Sweaty, exhausted and bedraggled I proudly proffered my pathetic papers to the mysterious, wizened, owlish gentleman hiding behind a counter in a box of glass (not sure what the deal is with the box. At first I thought he was a coin operated vending machine). But anyway, our interaction progressed a little something like this:

‘My good man,’ I chimed, ‘I have reason to believe that if I give you these two slips of paper you’ll somehow transmutate them in to digital money for me!’

‘Of course, Sir’ beamed the mystical Alchemist over his nose-perched seeing apparatus. An aura of benevolence filled the pokey room with his kindly smile and twinkly eyes. He continued, ‘all you will need is one of my special envelopes here and of course your bank paying-in slip…’

The dusky radiance faded somewhat into a sombre gloom. ‘Ahem,’ I began, ‘the what the whom the when now? Your inter nets literature specifically said you could provide me with both pointless bits of paper to accompany both my pointless bits of paper!’

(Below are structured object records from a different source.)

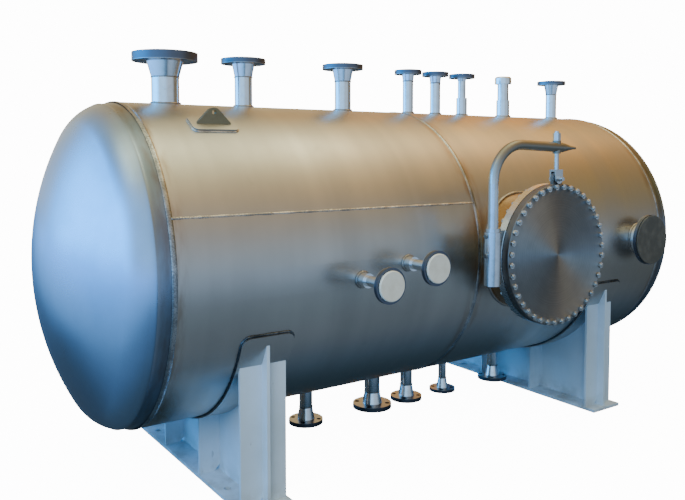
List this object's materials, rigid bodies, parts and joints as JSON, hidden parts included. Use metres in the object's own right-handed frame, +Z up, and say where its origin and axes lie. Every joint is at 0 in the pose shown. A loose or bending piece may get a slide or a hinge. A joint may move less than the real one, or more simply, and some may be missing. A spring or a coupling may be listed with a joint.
{
  "type": "horizontal pressure tank",
  "caption": "Horizontal pressure tank with dished heads on two saddles, flanged nozzles above and below, and a side manway whose cover hangs from a swinging davit.",
  "frame": {"origin": "middle of the left saddle's foot, on the ground", "axes": "+X along the tank towards its right head, +Z up, the manway faces -Y"},
  "size_m": [2.5924, 1.1792, 1.371],
  "materials": {
    "shell_steel": "mill-finish stainless plate",
    "head_steel": "ground stainless plate",
    "nozzle_steel": "turned stainless",
    "flange_steel": "turned stainless",
    "cover_steel": "face-turned stainless",
    "davit_steel": "drawn stainless pipe",
    "lug_steel": "flame-cut plate",
    "saddle_steel": "pale blue-grey paint",
    "cap_plastic": "moulded polyethylene",
    "cover_rubber": "matt rubber sheet",
    "gasket_rubber": "fibre gasket"
  },
  "bodies": {
    "vessel": {"left_shell_course": "shell_steel", "right_shell_course": "shell_steel", "left_head": "head_steel", "right_head": "head_steel", "top_nozzle_1": "nozzle_steel", "top_nozzle_2": "nozzle_steel", "top_nozzle_3": "nozzle_steel", "top_nozzle_4": "nozzle_steel", "top_nozzle_5": "nozzle_steel", "top_nozzle_6": "nozzle_steel", "top_nozzle_7": "nozzle_steel", "top_nozzle_8": "nozzle_steel", "bottom_nozzle_1": "nozzle_steel", "bottom_nozzle_2": "nozzle_steel", "bottom_nozzle_3": "nozzle_steel", "bottom_nozzle_4": "nozzle_steel", "bottom_nozzle_5": "nozzle_steel", "top_nozzle_7_cap": "nozzle_steel", "nozzle_couplings": "nozzle_steel", "shell_seam_welds": "shell_steel", "front_nozzle_1": "nozzle_steel", "front_nozzle_2": "nozzle_steel", "front_nozzle_1_cap": "cap_plastic", "front_nozzle_2_cap": "cap_plastic", "side_nozzle": "nozzle_steel", "side_nozzle_cover": "cover_rubber", "manway_neck": "shell_steel", "manway_flange": "flange_steel", "manway_gasket": "gasket_rubber", "davit_socket": "davit_steel", "front_lifting_lug": "lug_steel", "rear_lifting_lug": "lug_steel", "front_lifting_lug_doubler": "shell_steel", "rear_lifting_lug_doubler": "shell_steel", "left_saddle_web": "saddle_steel", "left_saddle_ribs": "saddle_steel", "left_saddle_foot": "saddle_steel", "left_saddle_wear_pad": "shell_steel", "right_saddle_web": "saddle_steel", "right_saddle_ribs": "saddle_steel", "right_saddle_foot": "saddle_steel", "right_saddle_wear_pad": "shell_steel"},
    "davit": {"davit_arm": "davit_steel", "davit_hanger": "davit_steel", "manway_cover": "cover_steel"}
  },
  "joints": [
    {"name": "davit_swing", "type": "hinge", "parent": "vessel", "child": "davit", "pos_m": [0.73, -0.6393, 0.783], "axis": [0, 0, -1], "range_deg": [0, 120]}
  ]
}
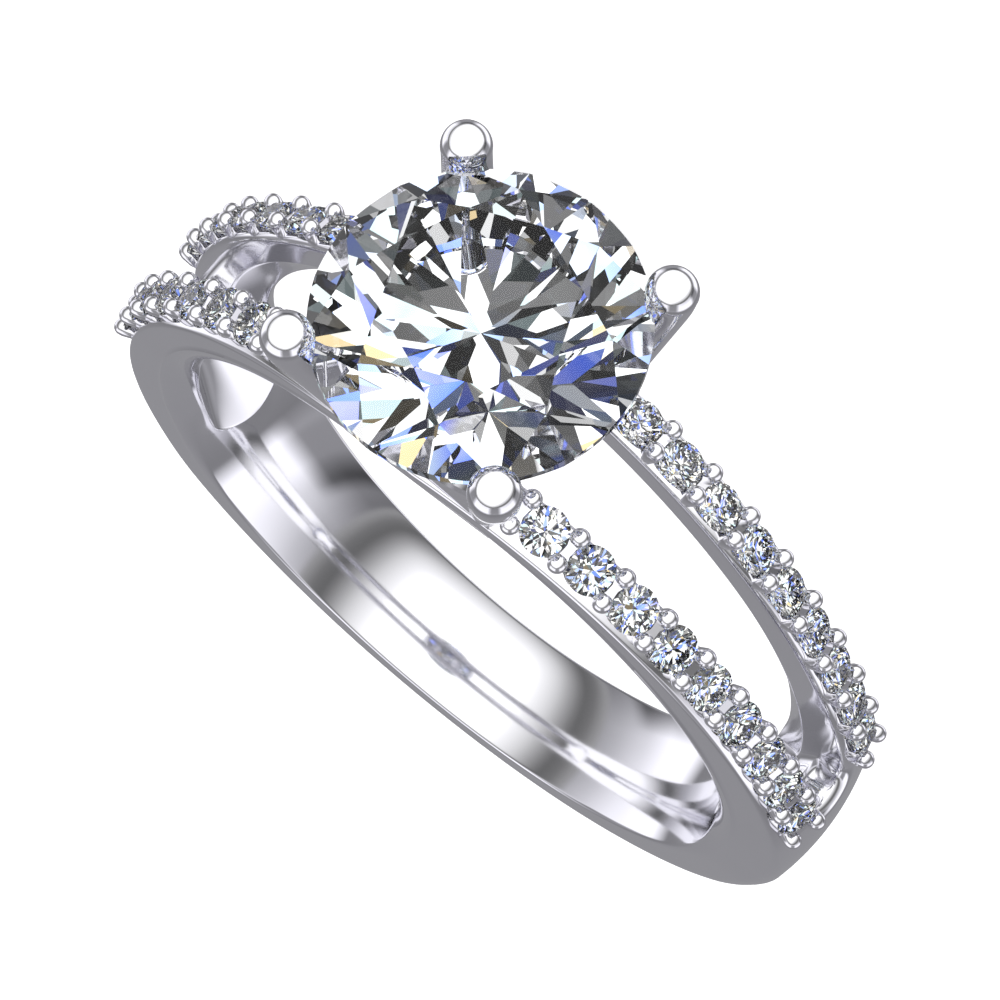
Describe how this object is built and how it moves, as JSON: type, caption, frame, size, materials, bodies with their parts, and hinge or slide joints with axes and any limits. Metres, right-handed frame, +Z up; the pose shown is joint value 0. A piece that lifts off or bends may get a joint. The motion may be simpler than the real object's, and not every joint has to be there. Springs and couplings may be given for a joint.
{
  "type": "finger ring",
  "caption": "Split-shank finger ring with a large round brilliant held by domed claws and small round stones set between beads along its rails.",
  "frame": {"origin": "middle of the ring's footprint on the table it lies on", "axes": "+Z up from the table, +Y towards the centre stone, X across the ring"},
  "size_m": [0.0228, 0.0264, 0.0075],
  "materials": {
    "white_metal": "polished",
    "clear_stone": "polished"
  },
  "bodies": {
    "root": {"band": "white_metal", "centre_stone": "clear_stone", "accent_stone_fr_1": "clear_stone", "accent_stone_fr_2": "clear_stone", "accent_stone_fr_3": "clear_stone", "accent_stone_fr_4": "clear_stone", "accent_stone_fr_5": "clear_stone", "accent_stone_fr_6": "clear_stone", "accent_stone_fr_7": "clear_stone", "accent_stone_fr_8": "clear_stone", "accent_stone_fr_9": "clear_stone", "accent_stone_fl_1": "clear_stone", "accent_stone_fl_2": "clear_stone", "accent_stone_fl_3": "clear_stone", "accent_stone_fl_4": "clear_stone", "accent_stone_fl_5": "clear_stone", "accent_stone_fl_6": "clear_stone", "accent_stone_fl_7": "clear_stone", "accent_stone_fl_8": "clear_stone", "accent_stone_fl_9": "clear_stone", "accent_stone_nr_1": "clear_stone", "accent_stone_nr_2": "clear_stone", "accent_stone_nr_3": "clear_stone", "accent_stone_nr_4": "clear_stone", "accent_stone_nr_5": "clear_stone", "accent_stone_nr_6": "clear_stone", "accent_stone_nr_7": "clear_stone", "accent_stone_nr_8": "clear_stone", "accent_stone_nr_9": "clear_stone", "accent_stone_nl_1": "clear_stone", "accent_stone_nl_2": "clear_stone", "accent_stone_nl_3": "clear_stone", "accent_stone_nl_4": "clear_stone", "accent_stone_nl_5": "clear_stone", "accent_stone_nl_6": "clear_stone", "accent_stone_nl_7": "clear_stone", "accent_stone_nl_8": "clear_stone", "accent_stone_nl_9": "clear_stone"}
  },
  "joints": []
}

‘Oh no sir, must be a miss-print. Head office deals with what goes on the Inter-Googles and Bing Coms.’

The cosy glow evaporated entirely until there was just the air of a long unvisited cemetery on a misty night.

‘So you don’t actually provide the service advertised then?’

‘No. Not as such, sir.’

That which I specifically needed and have travelled on foot, nay hoof, to acquire? Or you do, it’s just I needed to have visited a bank first…’

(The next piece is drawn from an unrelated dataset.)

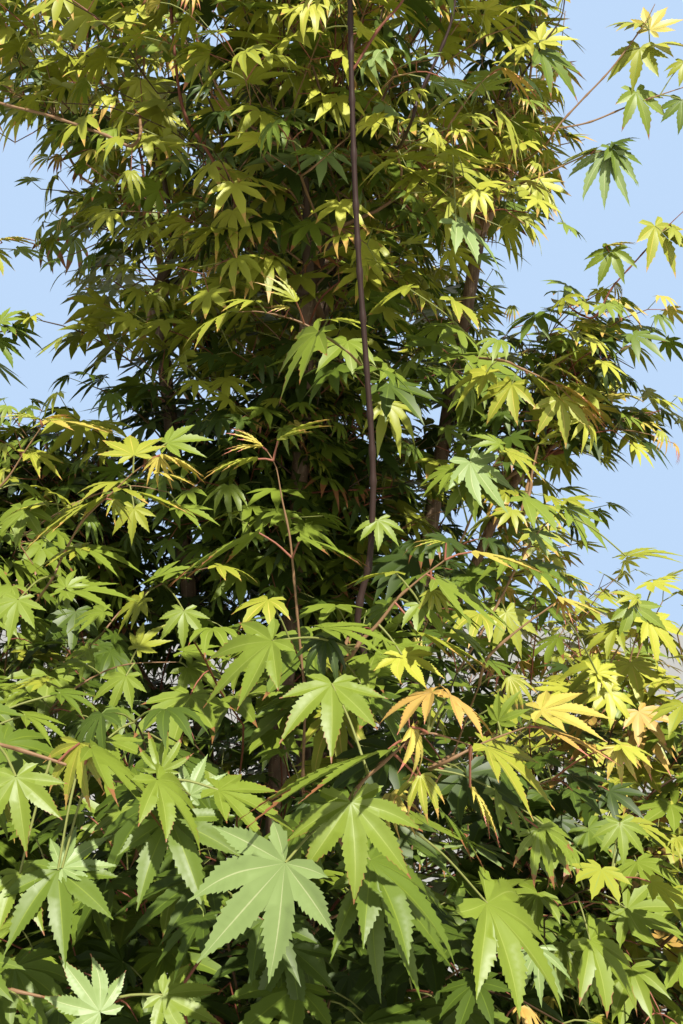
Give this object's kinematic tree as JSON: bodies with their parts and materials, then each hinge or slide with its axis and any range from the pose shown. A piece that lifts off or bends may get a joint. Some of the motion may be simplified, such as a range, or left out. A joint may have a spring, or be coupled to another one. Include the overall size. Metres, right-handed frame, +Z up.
{
  "type": "japanese maple tree",
  "caption": "Young green japanese maple with a low-forking trunk, rising stems, boughs and layered masses of palm-shaped leaves over a wide skirt.",
  "frame": {"origin": "centre of the flat cut under the trunk, at ground level", "axes": "+Z up along the trunk, -Y towards the side seen in the picture, +X to the right of it"},
  "size_m": [1.8542, 1.8454, 2.5095],
  "materials": {
    "bark": "grey-brown bark, finely fissured",
    "young_bark": "smooth tan to red-brown young bark",
    "foliage": "thin satin leaves, light green with orange tips"
  },
  "bodies": {
    "root": {"trunk": "bark", "stem_centre": "bark", "stem_left": "bark", "stem_right": "bark", "stem_front": "bark", "stem_back": "bark", "bough_front": "young_bark", "bough_front_right": "young_bark", "bough_left": "young_bark", "bough_front_left": "young_bark", "bough_right": "young_bark", "bough_back_right": "young_bark", "bough_back": "young_bark", "bough_back_left": "young_bark", "bough_mid_left": "young_bark", "bough_mid_right": "young_bark", "skirt_right": "foliage", "skirt_back_right": "foliage", "skirt_back": "foliage", "skirt_back_left": "foliage", "skirt_left": "foliage", "skirt_front_left": "foliage", "skirt_front": "foliage", "skirt_front_right": "foliage", "mid_core_front": "foliage", "mid_core_back": "foliage", "mid_left": "foliage", "mid_right": "foliage", "upper_left": "foliage", "upper_right": "foliage", "upper_front": "foliage", "upper_back": "foliage", "top": "foliage"}
  },
  "joints": []
}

‘Correct. Well, I have the envelope?’

‘But what good is that?’

‘Hmmmm….’

‘Hmmm, indeed. So what services can you offer me?’

‘I could sell you a disposable BBQ or a pack of sparklers?’

‘And let me guess, the disposable BBQ can’t actually be recycled; standard waste receptacles state upon them ‘no hot ashes’, so the thing has to remain on the scorched grass in the park then? So not that disposable really. And I can only assume that the sparklers can only be lit by a children’s’ safety blowtorch, hm?’

‘…Erm…’

Vast and unwieldy swear words occurred.

POST CLERK

So a trip into town would seem in order.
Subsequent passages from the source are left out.